---------- RECORD EXCERPTS ----------

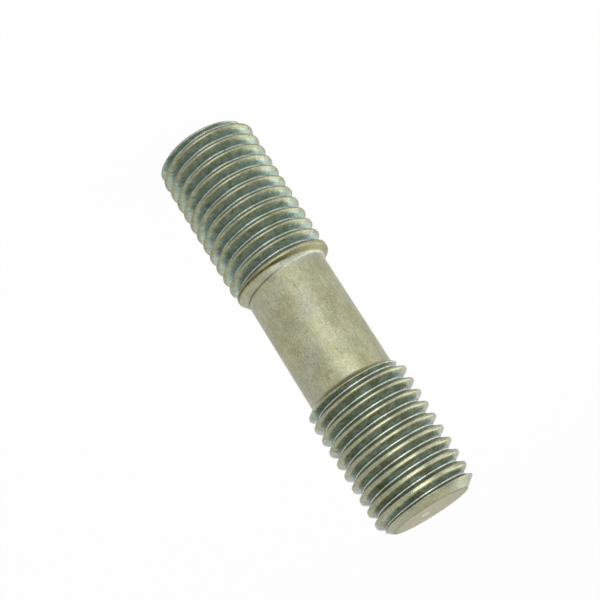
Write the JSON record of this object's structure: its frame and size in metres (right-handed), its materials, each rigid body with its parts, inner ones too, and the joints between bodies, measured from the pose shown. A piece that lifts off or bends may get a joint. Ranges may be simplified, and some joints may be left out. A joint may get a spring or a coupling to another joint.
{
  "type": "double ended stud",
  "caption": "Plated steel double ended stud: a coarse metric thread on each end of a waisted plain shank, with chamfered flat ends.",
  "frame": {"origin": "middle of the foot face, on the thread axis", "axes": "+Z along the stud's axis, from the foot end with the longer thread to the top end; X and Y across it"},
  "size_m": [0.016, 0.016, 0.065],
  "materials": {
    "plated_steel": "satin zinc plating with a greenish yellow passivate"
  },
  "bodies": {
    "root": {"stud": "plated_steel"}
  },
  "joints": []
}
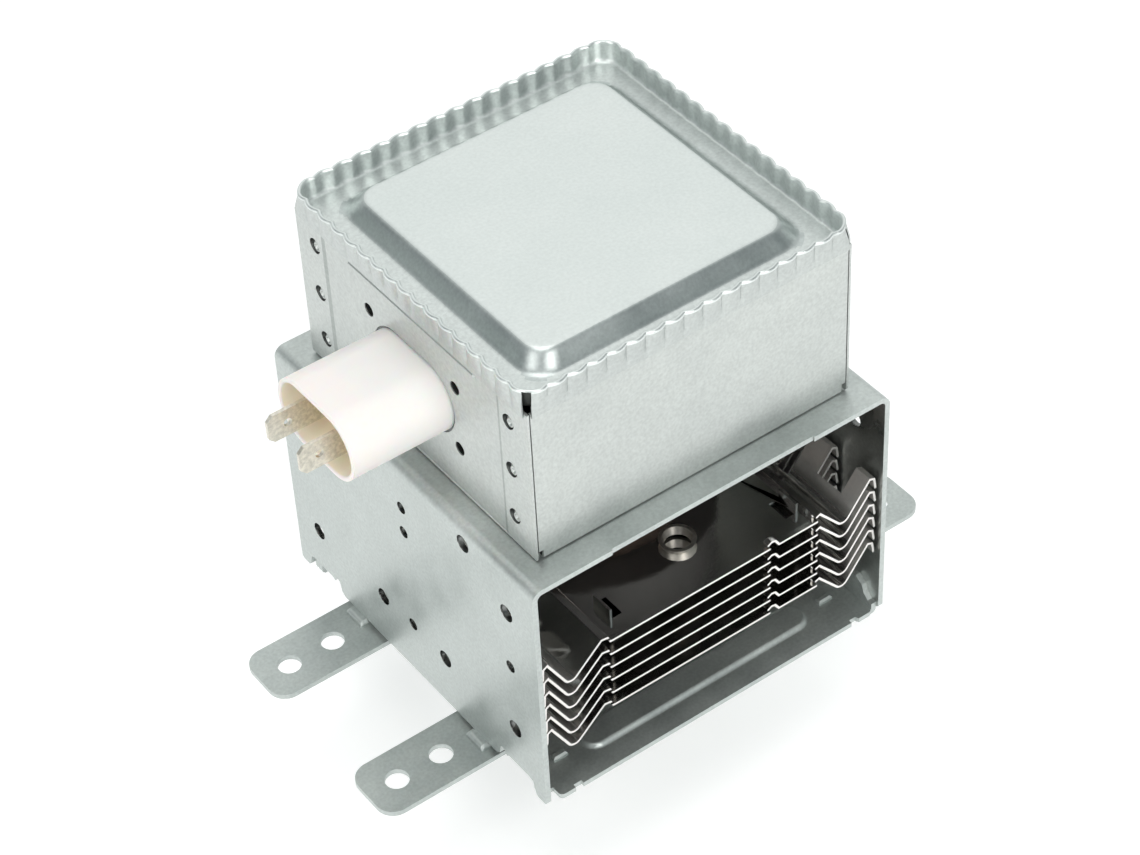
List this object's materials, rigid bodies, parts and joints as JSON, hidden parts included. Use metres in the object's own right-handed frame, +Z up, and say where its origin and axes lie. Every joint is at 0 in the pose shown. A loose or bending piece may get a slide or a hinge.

----------

▸ **REQUIREMENT**: Your task is to repeat the data exactly, with nothing left out.

▸ **ANSWER BELOW**:
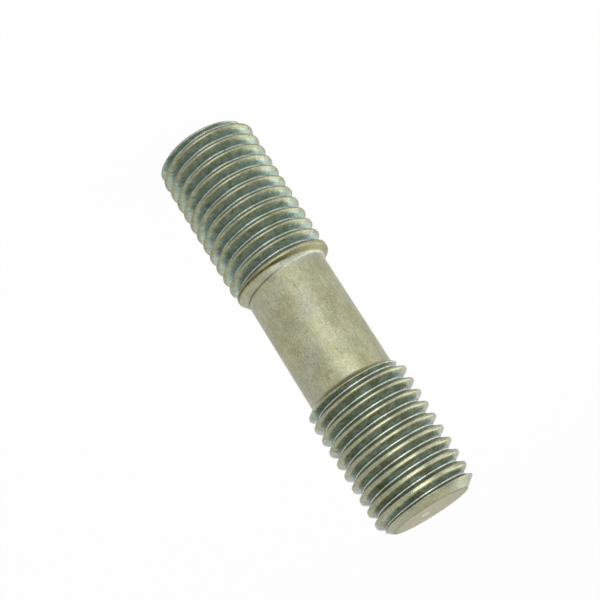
Write the JSON record of this object's structure: its frame and size in metres (right-handed), its materials, each rigid body with its parts, inner ones too, and the joints between bodies, measured from the pose shown. A piece that lifts off or bends may get a joint. Ranges may be simplified, and some joints may be left out. A joint may get a spring or a coupling to another joint.
{
  "type": "double ended stud",
  "caption": "Plated steel double ended stud: a coarse metric thread on each end of a waisted plain shank, with chamfered flat ends.",
  "frame": {"origin": "middle of the foot face, on the thread axis", "axes": "+Z along the stud's axis, from the foot end with the longer thread to the top end; X and Y across it"},
  "size_m": [0.016, 0.016, 0.065],
  "materials": {
    "plated_steel": "satin zinc plating with a greenish yellow passivate"
  },
  "bodies": {
    "root": {"stud": "plated_steel"}
  },
  "joints": []
}
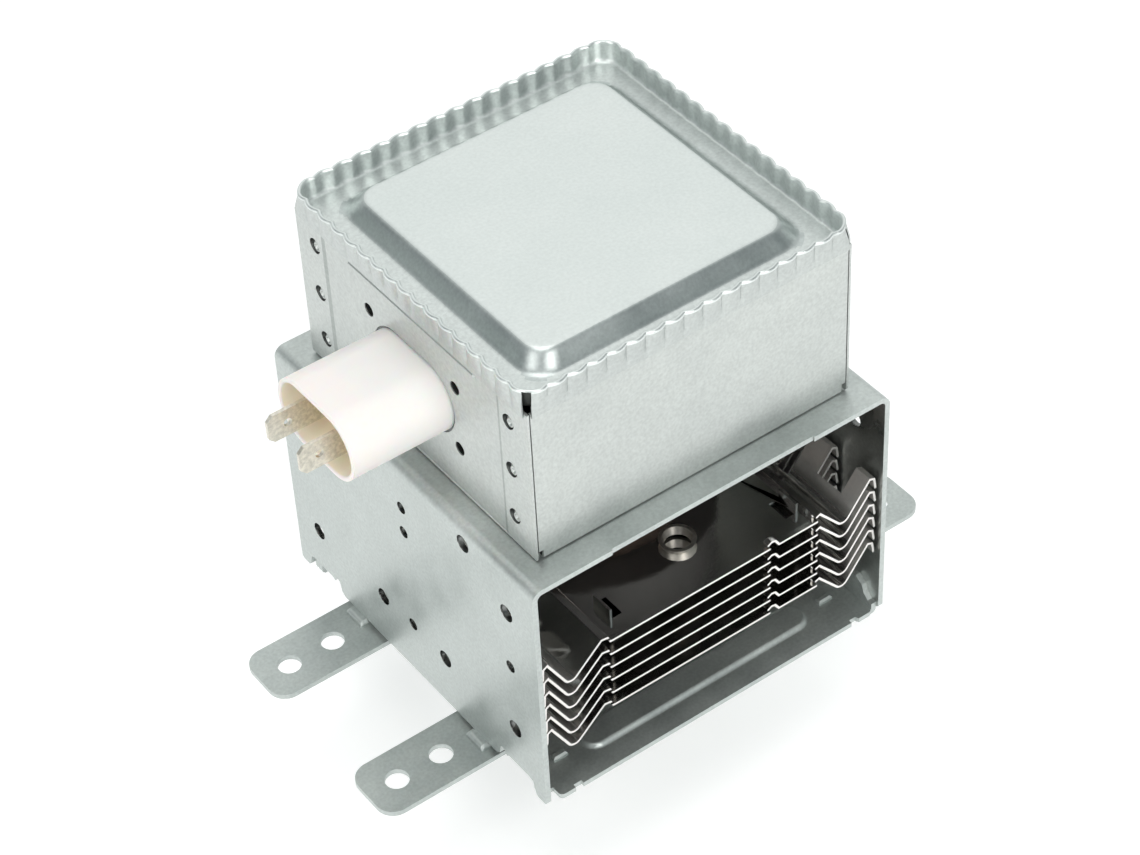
List this object's materials, rigid bodies, parts and joints as JSON, hidden parts included. Use metres in the object's own right-handed frame, +Z up, and say where its origin and axes lie. Every joint is at 0 in the pose shown. A loose or bending piece may get a slide or a hinge.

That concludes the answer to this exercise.